Opinión | A pie de isla

Desde Marte hasta Cuenca, todos a Ibiza: empieza la temporada

En su libro ‘Vida y muerte de un pueblo español’, un valiosísimo testimonio de la Ibiza de los años treinta publicado en 1937, el escritor norteamericano Elliot Paul sugiere que los payeses de la isla reducían las estaciones a dos: estiu (de abril a noviembre) e hivern (el resto del calendario).

Los payeses ibicencos, ya se sabe, prácticos siempre a más no poder. Simplificaban el calendario a tenor de la sensación térmica que experimentaban tanto en sus cuerpos como en sus propias tierras, su segunda piel. El otoño y la primavera parecían resbalarles; los relegaban a higueras y almendros, sus frutales favoritos tanto de despensa y monedero como de vista.

Sí; que ambos árboles obrasen a su discreción con dichas estaciones, que las vivieran como a sus corazones de madera inyectados de savia se les antojara: las higueras vistiendo sus faldellines de hojas festoneadas de ocres en otoño; y los almendros ciñéndose el jubón de flores en sus copas, en esas del primer bostezo aún frío de la primavera en ciernes.

Esta partición del año en dos porciones guarda semejanza en la actualidad con otras dos mitades que, aunque de idénticas fechas, responden a diferentes nombres y conceptos, además de incidir infinitamente más en la vida de los ibicencos. Lo que antes los payeses llamaban estiu, se asocia ahora con la temporada, la época en que la totalidad de Ibiza, directa o indirectamente, hace caja colectiva con el turismo, un filón que riega de oro la isla entera de punta a punta. Que riega, ya lo creo que sí, aunque no sin provocar a la vez algún que otro seísmo poniéndola a prueba.

Y a lo que los payeses llamaban hivern se identifica hoy día con los meses que quedan fuera de temporada, lo que viene a significar el vacío, la parada vegetativa, la nada, el compás de espera, el limbo, el barbecho … o sea, la atmósfera cero del planeta mayor pitiuso.

Hay islas con otras divisorias determinantes de otro tipo, pongamos que geográficas.

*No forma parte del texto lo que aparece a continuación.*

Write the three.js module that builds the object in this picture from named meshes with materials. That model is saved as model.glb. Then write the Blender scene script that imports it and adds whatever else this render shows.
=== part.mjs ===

Véase por ejemplo la isla de La Española, partida como está en dos naciones que apenas guardan relación alguna entre sí: República Dominicana y Haití. Su divisoria, su frontera, es nítida e inconfundible, ¿verdad? Pues bien, se desvanece en comparación con esta otra de Ibiza, mucho más tajante, que delimita la temporada con la ausencia de la misma; dos hemisferios de espacio-tiempo que nada tienen que ver el uno con el otro. Sin embargo, se necesitan desesperadamente; se complementan.

Lo que conocemos como temporada comienza con una crecida, como la del Nilo en el antiguo Egipto. No se compone aquí de aguas ahítas de fértiles limos, sino de millones de turistas con ‘limos’ aún más productivos todavía. Una crecida que se manifiesta cuando el aeropuerto de la isla comienza a compactarse con esas maletas con piernas recién llegadas que son los pasajeros, algo que eclosionará en las próximas semanas y que no cesará ya hasta bien entrado noviembre.

Así ha ocurrido en las últimas décadas, año tras año; un hecho casi de precisión astronómica, como la crecida del Nilo. Pero cada vez la zona de inundación aumenta un poco más. Llegará el día que se saldrá de la isla, con todo ese légamo fructífero cayendo a las aguas marinas, qué desperdicio. ¿Qué haremos entonces? ¿Rellenar de oro atesorado el brazo de mar que separa Ibiza de Formentera para seguir dando cabida a quienes lo traen a cambio de su ración soñada de paraíso homérico? (O babilónicamente decibélico y decadente, a gusto del soñador). Menudo dilema. No seré yo quien dé respuestas, pues no las tengo ni para mí.

Mi única certeza es que abril ha tomado ya tierra y rueda en la pista del aeropuerto. A punto está de estrenarse un año más la temporada (y que no falte, pues es la leña que alimenta este monumental horno de sol que es Ibiza). Todos a sus puestos.